Hal penting dalam proses penulisan skenario adalah mengembangkan karakter-karakter utamanya. Karakter utama diperankan oleh Marthino Lio sebagai Putro, pemeran lain adalah Whani Darmawan, Aksara Dena dan juga Nugie. 

“Film ini menurut saya merupakan sebuah bentuk afirmasi yang nyata dan menjadi sebuah jawaban dari pertanyaan yang selama ini saya kumpulkan, dari segi tema film ini sangat berani dengan mengangkat tema pertanian yang jarang diangkat dalam sejarah perfilman Indonesia dan hendak menyampaikan pesan yang sangat bagus bahwa bumi pertiwi ini butuh sebuah cara pertanian yang alami agar terus bisa menghidupi Negeri.” tambah Nugie yang juga dikenal sebagai musisi dan aktivis lingkungan hidup. 

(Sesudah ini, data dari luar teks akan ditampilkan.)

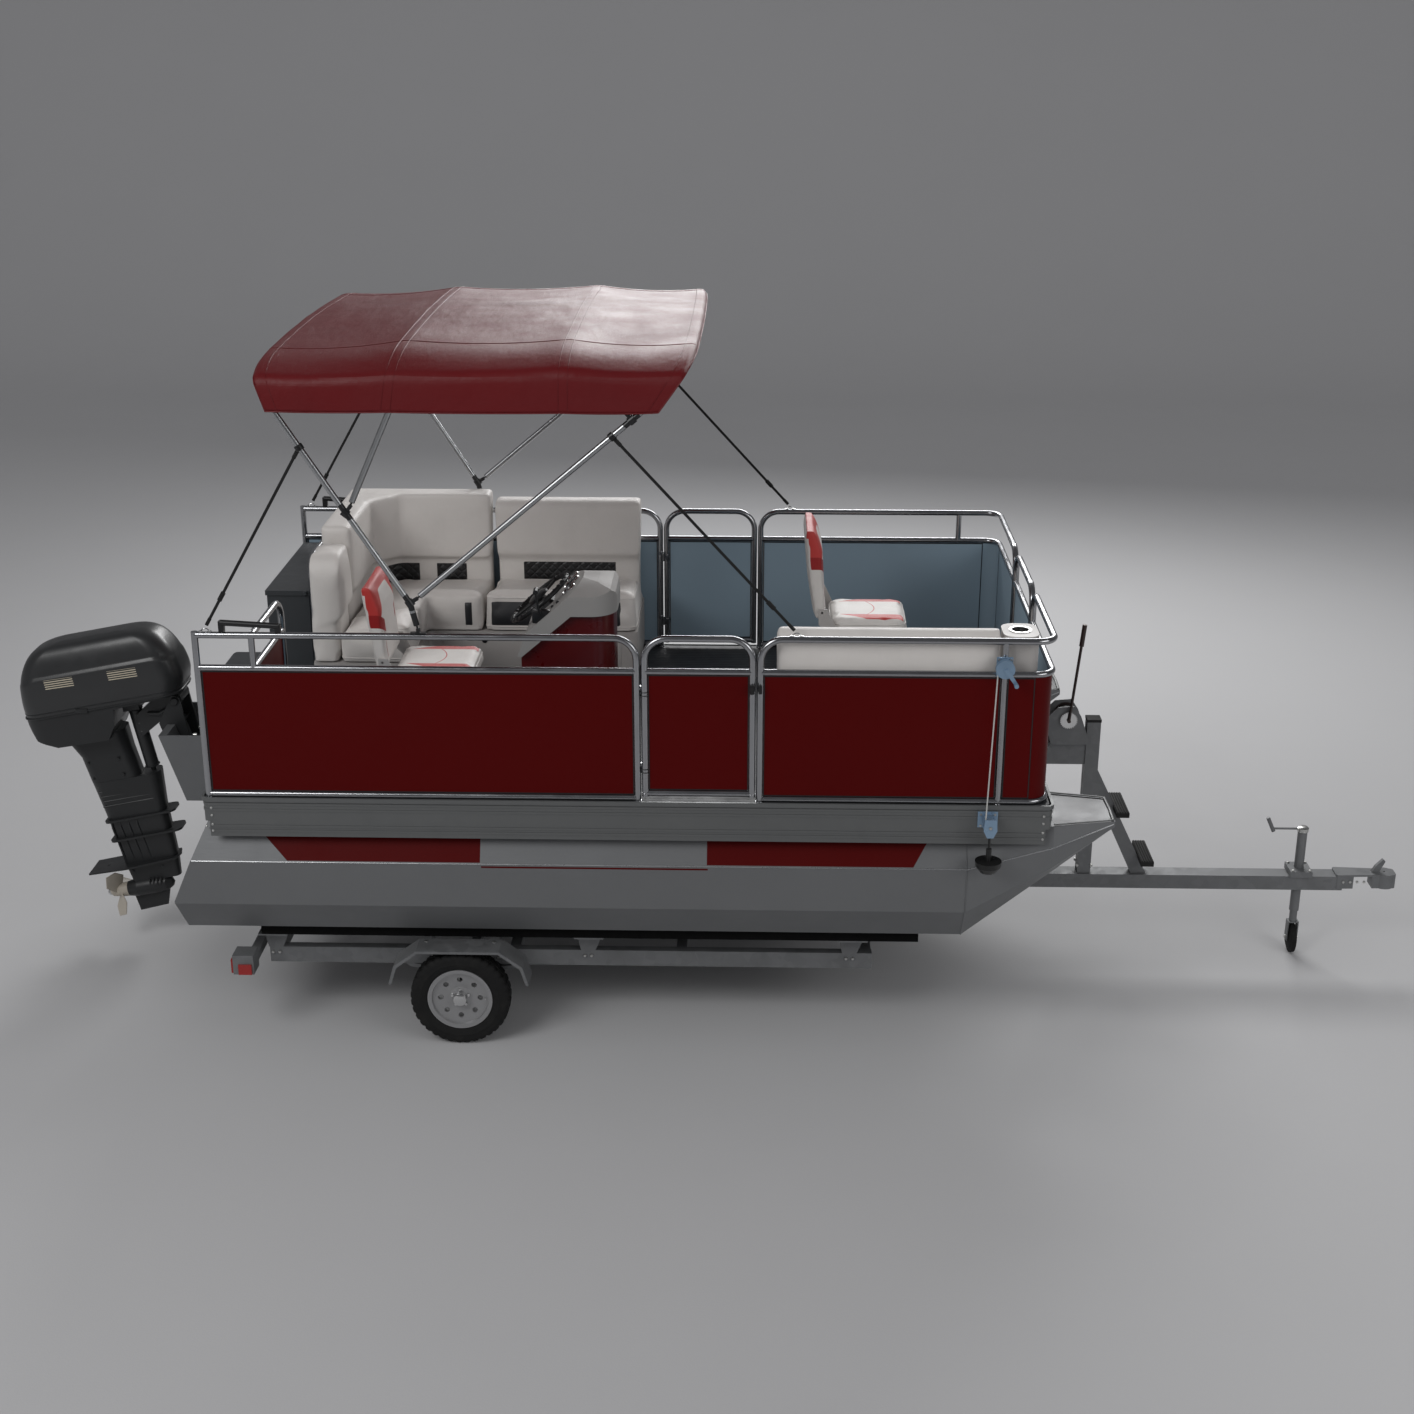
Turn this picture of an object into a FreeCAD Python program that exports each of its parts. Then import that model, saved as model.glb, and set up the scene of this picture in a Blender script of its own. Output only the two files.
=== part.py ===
import FreeCAD, Part
import math
import os

# Pontoon boat on its trailer. Model space: X forward from the deck's aft edge,
# Y to port from the centreline, Z up from the deck. Millimetres.
V = FreeCAD.Vector

# Main sizes
deck_length = 4270.0
deck_half = 1240.0
ride_height = 1429.0
box_shift_x = -2573.0
box_shift_y = 40.0
rail_inset = 15.5
rail_y = deck_half - rail_inset
skin = 0.3

# Fence
rail_r = 17.0
cross_r = 16.4
top_rail_z = 863.5
mid_rail_z = 693.0
bow_inset = 20.0
bow_x = deck_length - bow_inset
stern_post_x = 20.0
bow_corner_r = 90.0
drop_bend_r = 112.0
gate_aft_x = 2197.0
gate_fwd_x = 2809.0
gate_gap = 5.0
anchor_post_setback = 244.0
anchor_post_x = bow_x - anchor_post_setback
bow_gate_half = 385.0
cross_fence_x = 300.0
cross_starboard_y = -610.0
cross_port_y = 130.0
panel_thick = 4.0
gate_floor_gap = 28.0

# Deck and skirt
deck_thick = 22.0
skirt_reach = 10.0
skirt_half = deck_half + skirt_reach
skirt_wall = 4.0
skirt_bottom = -207.0
beam_bottom = -125.0
beam_width = 60.0
beam_wall = 4.0
beam_count = 11

# Pontoons
pontoon_inset = 255.0
pontoon_y = deck_half - pontoon_inset
pontoon_bottom = -795.0
pontoon_lead = 350.0
pontoon_tip_x = deck_length + pontoon_lead
stern_top_x = -4.0
stern_chine_x = -213.0
stern_low_x = -196.0

# Trailer
bunk_height = 80.0
bunk_width = 110.0
frame_top = -1000.0
frame_bottom = -1090.0
frame_inset = 80.0
frame_y = pontoon_y - frame_inset
frame_aft_x = 180.0
frame_setback = 1200.0
frame_fore_x = pontoon_tip_x - frame_setback
tongue_top = -930.0
tongue_bottom = -1015.0
tongue_half = 52.0
wheel_x = 1239.0
wheel_r = 265.0
wheel_z = -ride_height + wheel_r
wheel_reach = 299.0
tyre_outer_y = frame_y + wheel_reach
tyre_width = 124.0
rim_r = 172.0
tongue_reach = 1844.0
coupler_tip_x = pontoon_tip_x + tongue_reach
jack_setback = 549.0
jack_x = coupler_tip_x - jack_setback
jack_wheel_r = 90.0
jack_tube_r = 27.0

# Bimini
bow_r = 15.0
hinge_x = 1128.0
hinge_z = 897.0
knuckle_x = 1095.0
knuckle_z = 1036.0

# Outboard
tilt_x = -470.0
tilt_z = 95.0
trim = 11.0
steer_u = -270.0
prop_v = -1110.0
prop_shaft_r = 8.0


def block(x0, x1, y0, y1, z0, z1):
    return Part.makeBox(x1 - x0, y1 - y0, z1 - z0, V(x0, y0, z0))


def rod(start, end, radius):
    a = V(*start)
    along = V(*end) - a
    return Part.makeCylinder(radius, along.Length, a, along)


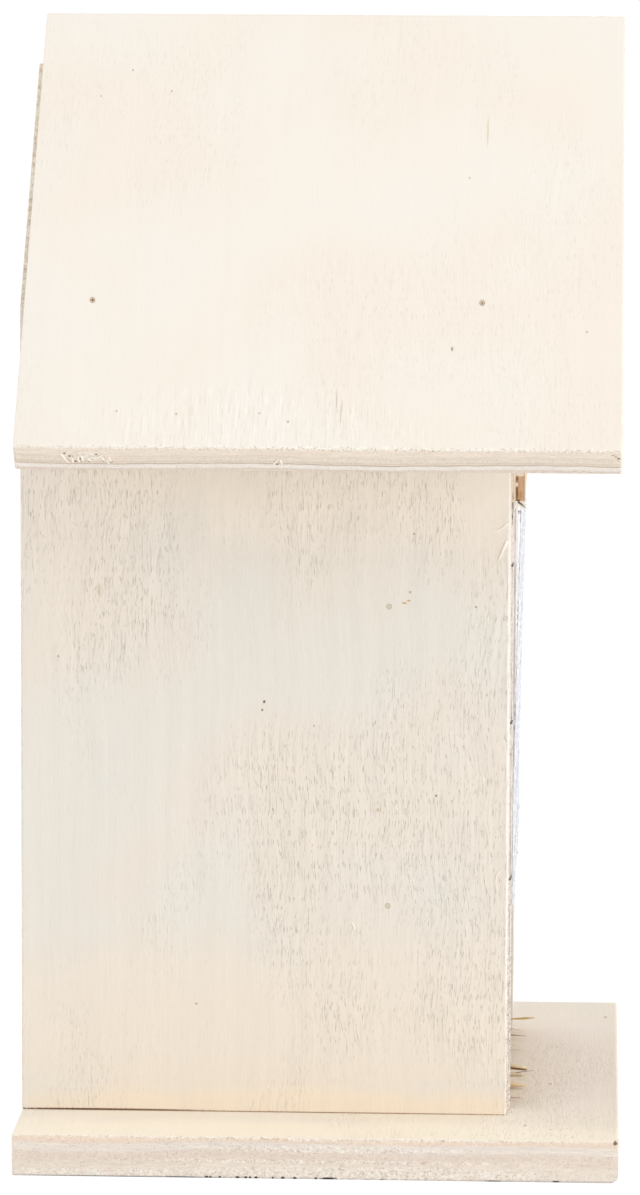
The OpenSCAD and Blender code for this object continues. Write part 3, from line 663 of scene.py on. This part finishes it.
straw_finish, tree, shader = new_material("dry straw")
around = source(tree, "ShaderNodeTexCoord", "Object")
strands = stretched_noise(around, (5200, 60, 5200))
hue = ramp(stretched_noise(around, (430, 20, 430), 1.0),
           [(0.30, srgb(150, 122, 76)), (0.42, srgb(214, 178, 104)), (0.52, srgb(226, 200, 140)),
            (0.62, srgb(196, 150, 78)), (0.72, srgb(232, 210, 160))])
feed(shader, {"Base Color": shaded(hue, times_plus(strands, 0.7, 0.62)), "Roughness": 0.42,
              "Normal": bump(strands, 0.0001, 0.6)})

stalk_d, stalk_rise, stalk_pitch, room_back = 0.0024, 0.00199, 0.002244, 0.0597
first_stalk_x, first_stalk_z, stalk_bore_l = -0.0404, 0.0105, 0.06
stalk = new_rod(10, stalk_d / 2 - 0.00005, 1.0, (0, 0.5, 0))
start_edit()
pick(stalk, lambda face: face.normal.y < -0.9, "faces")
bpy.ops.mesh.inset(thickness=0.0003)
push_out(0, stalk_bore_l, 0)
end_edit()
stalks = []
for layer in range(2):
    for column in range(37 - layer):
        place = first_stalk_x + (column + layer / 2) * stalk_pitch
        wobble = noise.noise(Vector((column * 1.7, layer * 5.3, 0.2)))
        start = front_y + 0.0013 + 0.0055 * abs(noise.noise(Vector((column * 2.9, layer * 3.1, 7.7)))) * 2
        width = 0.86 + 0.14 * abs(math.sin(column * 3.3 + layer))
        turn = (Matrix.Translation((place, start, first_stalk_z + layer * stalk_rise))
                @ Matrix.Rotation(wobble * 0.012, 4, "Z") @ Matrix.Rotation(column * 1.1, 4, "Y")
                @ Matrix.Diagonal((width, room_back - start - 0.0005, width, 1)))
        stalks.append(own_copy(stalk, "stalk", turn))
bpy.data.objects.remove(stalk)
straw = join_all(stalks, "straw_bed_stalks")
straw.data.materials.append(straw_finish)
smooth_to(straw, 50)
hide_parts("straw_bed")
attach(straw, "root")

# Broken tips: across, height above the base plate, reach, rise towards the room, turn, thickness,
# colour, and which master: 0 tapered, 1 blunt, 2 a spindle with a thin root
tips = [(-35.4, 0.7, 2.6, 0.0, -3, 0.6, (206, 172, 158), 0),
        (-22.9, 0.8, 3.3, 0.1, -4, 1.9, (250, 218, 180), 0),
        (-7.4, 1.55, 3.2, 0.7, 1, 1.2, (255, 236, 200), 1),
        # The fourth is a thin dark brown stalk just under the third, painted shadow beneath it.
        (-7.0, 0.95, 3.3, 0.5, 1, 0.7, (150, 110, 70), 1),
        (-7.0, 0.9, 5.0, -1.0, 2, 0.3, (150, 138, 116), 0),
        (-9.6, 0.45, 2.6, 0.2, 3, 1.1, (255, 232, 198), 1),
        (15.8, 0.7, 3.7, 0.0, 2, 0.4, (232, 222, 200), 0),
        (20.0, 1.0, 2.4, 0.3, 9, 0.3, (230, 220, 204), 0),
        (30.8, 0.8, 2.7, 0.4, 6, 0.5, (214, 186, 164), 0),
        (31.6, 1.9, 2.0, 0.9, 12, 0.3, (226, 210, 192), 0),
        (37.6, 3.7, 4.5, -0.4, 3, 0.9, (232, 192, 126), 2),
        (38.6, 3.3, 3.4, -0.1, -3, 0.8, (248, 220, 168), 2)]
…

Pengalaman Yahdi Jamhur dalam membuat film dokumenter selama 30 tahun sangat memengaruhi setiap hela nafas dalam film ini. Sehingga meskipun cerita film ini fiksi, namun ditulis dan diwujudkan dalam setting serealistis mungkin. Hal ini memengaruhi pemilihan kostum, lokasi, dan seluruh elemen yang dihadirkan. Bahkan pada saat pemilihan lokasi, tim produksi mencari ladang jagung yang usia jagungnya sesuai gambaran di skenario. Hal ini menjadikan beberapa adegan dalam film ini cukup menantang karena mengharuskan tim untuk selalu siap menghadapi cuaca terik, angin kencang dan debu tebal di lokasi.

“Film ini berisi sebuah pesan bahwa seperti inilah realita kehidupan petani kita dan nyatanya ada solusi yang bisa diterapkan. Petani harus menjadi subjek dalam rangkaian upaya pemenuhan pangan nasional. Sudah cukup rasanya sekian puluh tahun petani Indonesia, orang-orang yang bekerja keras memberikan punggungnya dalam sengatan matahari, diperlakukan secara tidak adil melalui beragam intrik dalam distribusi dan harga pupuk, serta polemik lain. Sekarang saatnya para petani memiliki kembali hajat hidup mereka seutuhnya. ” tutup Yahdi.